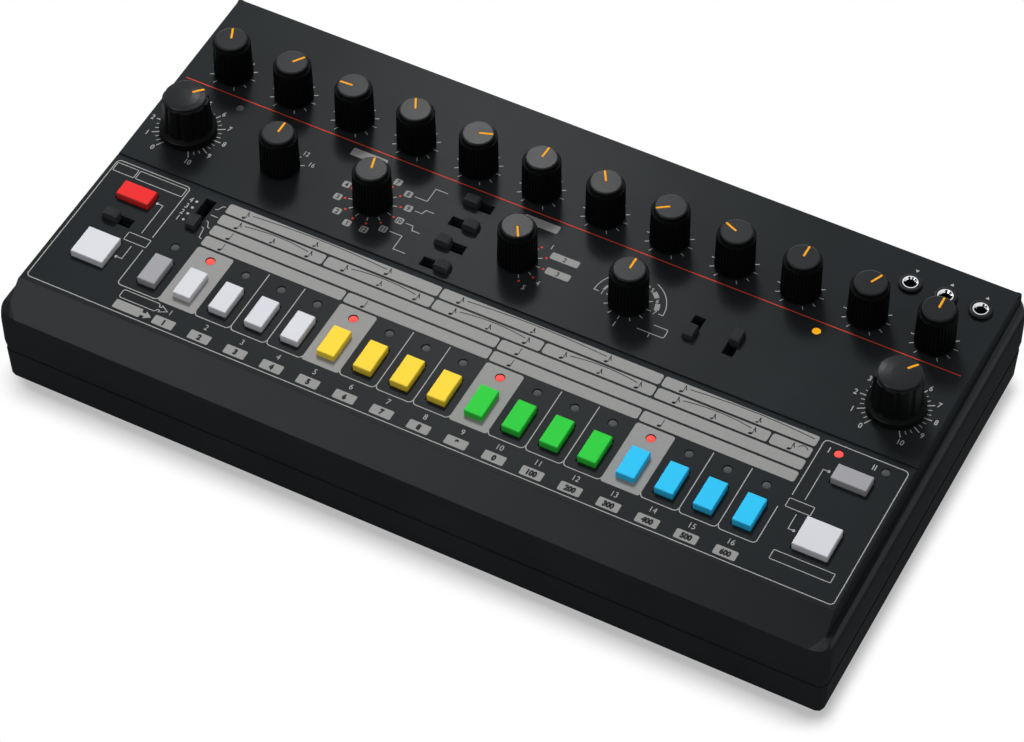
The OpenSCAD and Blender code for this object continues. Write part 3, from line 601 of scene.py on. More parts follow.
grey_ink = screen_ink("grey_ink", GREY_INK)
grey_areas = []
for pad in PAD_STEPS:
    grey_areas += [pad_half(pad, -90), pad_half(pad, 90)]
for low, top, columns in BAR_ROWS:
    for first in range(0, 16, columns):
        end = min(first + columns, 16)
        right = step_x(end + 0.5) + (BAR_END if end == 16 else -BAR_GAP)
        grey_areas.append(tablet(step_x(first + 0.5) - PAD_EDGE, low, right, top, BAR_R))
for n in range(1, 17):
    grey_areas.append(tablet(step_x(n) - BOX_HALF, BOX_LOW, step_x(n) + BOX_HALF, BOX_TOP, BOX_R))
grey_areas.append(tablet(*ARROW_TAIL, BOX_R))
grey_areas.append(ARROW_HEAD)
printed("grey_areas", grey_areas, grey_ink)


# ---- Print on the bars: notes ----
# The deck's own black shows where the grey is left open: notes that give each row its length,
# and the figures in the small boxes. Here they are a second, black ink over the grey.

BLACK_INK = "#242526"
HEAD_W, HEAD_H = 0.72, 0.48
STEM_W = 0.24
STEM_RISE = 3.1
HEAD_TILT = 20
FLAG = ((0.3, -1.0), (0.9, -2.0))
FLAG_W = 0.312
SMALL_NOTE, SMALL_DROP = 0.72, 0.2
NOTE_ROWS = (67.9, 62.5, 57.1, 51.7)
TIE_ROWS = (69.9, 64.6)
TIE_RISE = 1.1
TIE_W = 0.3
TIE_STARTS = (2.5, 2.4)
TIE_END, LAST_TIE_END = 0.5, 1.0
BLACK_LIFT = 0.02
BOX_FIGURE_H = 2.5
BOX_FIGURE_WEIGHT = 0.07
BOX_FIGURES = [str(n % 10) for n in range(1, 11)] + [str(n * 100) for n in range(1, 7)]


def figure(text, x, y, height, width=0.86, weight=0.0):
    """Flat shapes of a number, centred on a point, in the plain upright letter of the print."""
    curve = bpy.data.curves.new("figure", "FONT")
    curve.body = text
    curve.size = 1
    curve.offset = weight
    curve.resolution_u = 3
    holder = bpy.data.objects.new("figure", curve)
    bpy.context.scene.collection.objects.link(holder)
    drawn = bpy.data.meshes.new_from_object(holder.evaluated_get(bpy.context.evaluated_depsgraph_get()))
    xs = [v.co.x for v in drawn.vertices]
    ys = [v.co.y for v in drawn.vertices]
    grow = height / (max(ys) - min(ys))
    mid_x, mid_y = (min(xs) + max(xs)) / 2, (min(ys) + max(ys)) / 2
    shapes = []
    for face in drawn.polygons:
        corners = [drawn.vertices[i].co for i in face.vertices]
        shapes.append([(x + (c.x - mid_x) * grow * width, y + (c.y - mid_y) * grow) for c in corners])
    bpy.data.objects.remove(holder)
    bpy.data.curves.remove(curve)
    bpy.data.meshes.remove(drawn)
    return shapes


def note(x, y, flag, size=1.0):
    """A note: tilted oval head, stem and, on short notes, a flag."""
    cos, sin = math.cos(math.radians(HEAD_TILT)), math.sin(math.radians(HEAD_TILT))
    head = []
    for u, v in disc(0, 0, size, 14):
        u, v = u * HEAD_W, v * HEAD_H
        head.append((x + u * cos - v * sin, y + u * sin + v * cos))
    stem_x = x + HEAD_W * size - STEM_W / 2
    top = y + STEM_RISE * size
    shapes = [head] + line([(stem_x, y), (stem_x, top)], STEM_W)
    if flag:
        shapes += line([(stem_x, top)] + [(stem_x + across, top + down) for across, down in FLAG], FLAG_W)
    return shapes


def tie(x0, x1, y):
    """Shallow arch that joins the first and the last note of a group."""
    arch = [(x0 + (x1 - x0) * i / 12, y + TIE_RISE * (1 - (i / 6 - 1) ** 2)) for i in range(13)]
    return line(arch, TIE_W)


black_ink = screen_ink("black_ink", BLACK_INK)
marks = []
for first in (1, 7, 13):
    marks += note(step_x(first), NOTE_ROWS[0], True)
    marks += note(step_x(first + 2), NOTE_ROWS[0] - SMALL_DROP, True, SMALL_NOTE)
    tail = step_x(16.5) - LAST_TIE_END
    if first < 13:
        marks += note(step_x(first + 4), NOTE_ROWS[0], True)
        tail = step_x(first + 4) - TIE_END
    marks += tie(step_x(first) + TIE_STARTS[0], tail, TIE_ROWS[0])
for first in range(1, 17, 3):
    marks += note(step_x(first), NOTE_ROWS[1], True)
    tail = step_x(16.5) - LAST_TIE_END
    if first < 16:
        marks += note(step_x(first + 1), NOTE_ROWS[1] - SMALL_DROP, True, SMALL_NOTE)
        marks += note(step_x(first + 2), NOTE_ROWS[1], True)
        tail = step_x(first + 2) - TIE_END
    marks += tie(step_x(first) + TIE_STARTS[1], tail, TIE_ROWS[1])
for first in (1, 9):
    marks += note(step_x(first), NOTE_ROWS[2], False)
for first in PAD_STEPS:
    marks += note(step_x(first), NOTE_ROWS[3], False)
for n, text in enumerate(BOX_FIGURES, 1):
    marks += figure(text, step_x(n), (BOX_LOW + BOX_TOP) / 2, BOX_FIGURE_H, weight=BOX_FIGURE_WEIGHT)
printed("bar_marks", marks, black_ink, lift=BLACK_LIFT)


# ---- Print on the key panel: figures ----
# Plain white numbers in the same ink as the lines: one under each step key, four beside the
# long slot at the left, and I and II beside the two lamps at the right.

STEP_FIGURE_Y = 20.2
FIGURE_H = 2.25
THIN_WEIGHT = -0.005
SLOT_FIGURE_X, SLOT_DOT_X, SLOT_DOT_R = -115.8, -113.7, 0.5
SLOT_ROWS = (57.9, 60.9, 63.9, 66.9)
SLOT_BENDS = (
    [(-106.4, 66.8), (-105.5, 67.1), (-104.6, 69.0), (-103.7, 69.3)], [(-106.5, 63.9), (-103.7, 63.9)],
    [(-106.4, 61.0), (-105.5, 60.7), (-104.6, 58.6), (-103.7, 58.4)],
    [(-106.5, 57.9), (-105.5, 57.6), (-104.8, 53.4), (-103.7, 53.1)],
)
ROMAN_FIGURES = (("I", 121.0, 68.0), ("II", 136.8, 68.1))
ROMAN_H = 2.3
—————
The request → Your output must be the lines of the material above, from the first through the line that contains "# and the figures", copied exactly. Include both endpoints and nothing else.

The solution →
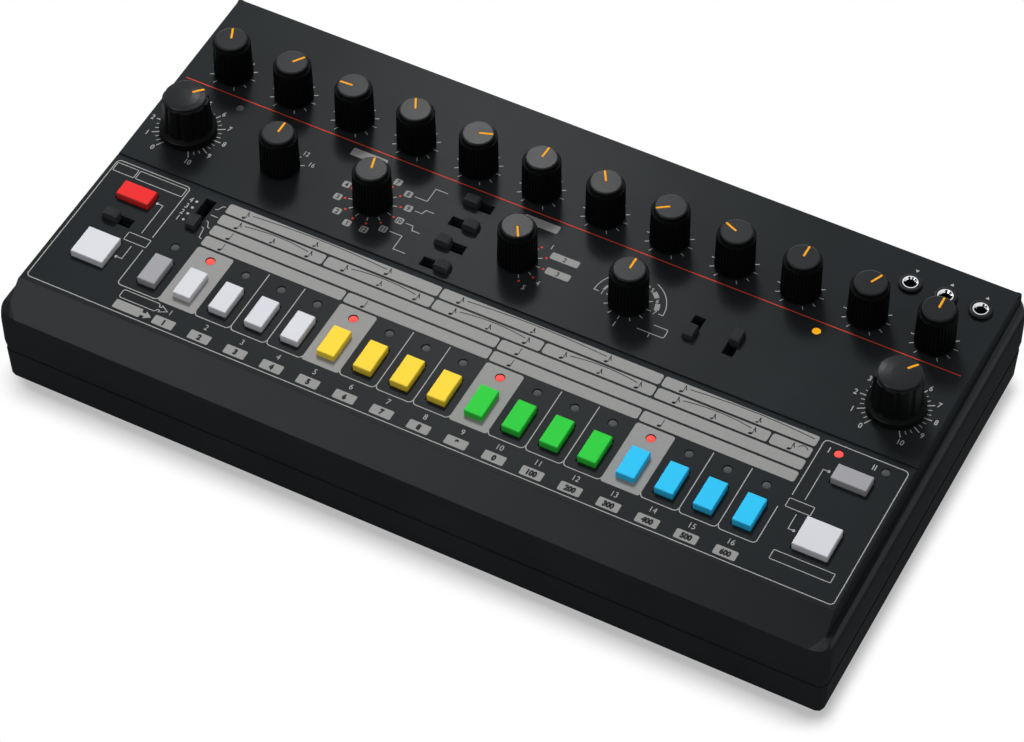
The OpenSCAD and Blender code for this object continues. Write part 3, from line 601 of scene.py on. More parts follow.
grey_ink = screen_ink("grey_ink", GREY_INK)
grey_areas = []
for pad in PAD_STEPS:
    grey_areas += [pad_half(pad, -90), pad_half(pad, 90)]
for low, top, columns in BAR_ROWS:
    for first in range(0, 16, columns):
        end = min(first + columns, 16)
        right = step_x(end + 0.5) + (BAR_END if end == 16 else -BAR_GAP)
        grey_areas.append(tablet(step_x(first + 0.5) - PAD_EDGE, low, right, top, BAR_R))
for n in range(1, 17):
    grey_areas.append(tablet(step_x(n) - BOX_HALF, BOX_LOW, step_x(n) + BOX_HALF, BOX_TOP, BOX_R))
grey_areas.append(tablet(*ARROW_TAIL, BOX_R))
grey_areas.append(ARROW_HEAD)
printed("grey_areas", grey_areas, grey_ink)


# ---- Print on the bars: notes ----
# The deck's own black shows where the grey is left open: notes that give each row its length,
# and the figures in the small boxes. Here they are a second, black ink over the grey.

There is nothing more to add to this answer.